Polyolester oil (POE oil) is a type of synthetic oil used in refrigeration compressors that is compatible with the refrigerants R-134a, R-410A and R-12. HFC-134a with POE oil as the lubricant is a replacement for CFC-12 with mineral oil as the lubricant. as HFC-134a does not mix well with mineral oil. These wax-free oils are suggested for use with chlorine free HFC systems as they provide better lubrication and stability and are more miscible with HFC refrigerants. They can meet the lubricity requirements to those of mineral oils used with CFCs and HFCs. They are compatible with most lubricants in the market. It is noted that the viscosity of the oil decreases with temperature. The dispersion behavior of this oil has also been the subject of a lot of study. It is also considered by some to be a good additive to engine oil.

Use
As the types of refrigerant gases used in AC and refrigeration equipment change, often due to the ozone-depleting or global warming characteristics of older refrigerants, the type of oil used in these systems sometimes must change as well to match the new refrigerants. POE oils are very good solvents and easily dissolve most residual mineral oils that they may be replacing. So even though, small amounts of the old oil may remain, it won't clog the system. 

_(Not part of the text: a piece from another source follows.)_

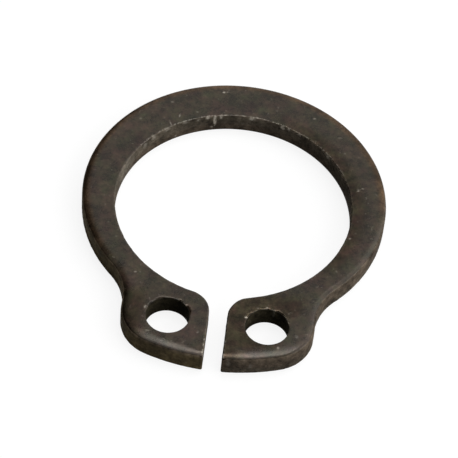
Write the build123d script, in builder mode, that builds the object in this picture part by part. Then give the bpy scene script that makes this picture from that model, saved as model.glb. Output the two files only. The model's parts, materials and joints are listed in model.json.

Polyolester oil is used exclusively in jet turbine engines and often used in moving picture film cameras.

Problems
However, the same properties that make it a good solvent for oils also make it a good solvent for undesired things left behind during the manufacturing of a unit: dust, dirt, residue from soldering, small bits of metal from cutting, and oxidized metal from the tubing. The residues collected can clog the system filters and cause excessive wear or damage to critical components such as the vanes or valves.  This aspect makes it more important to check that components are machined properly, deburred, and cleaned.  Another problem with these oils is that they are hygroscopic in nature, which means they can absorb moisture from the atmosphere. Hence, technicians working with units that have to be opened, should leave the unit open for as little time as required.
In addition, POE oils typically have lower viscosity indexes than PAG or PAO oils, so that a higher viscosity grade is required in order to attain a certain kinematic viscosity at higher oil temperatures.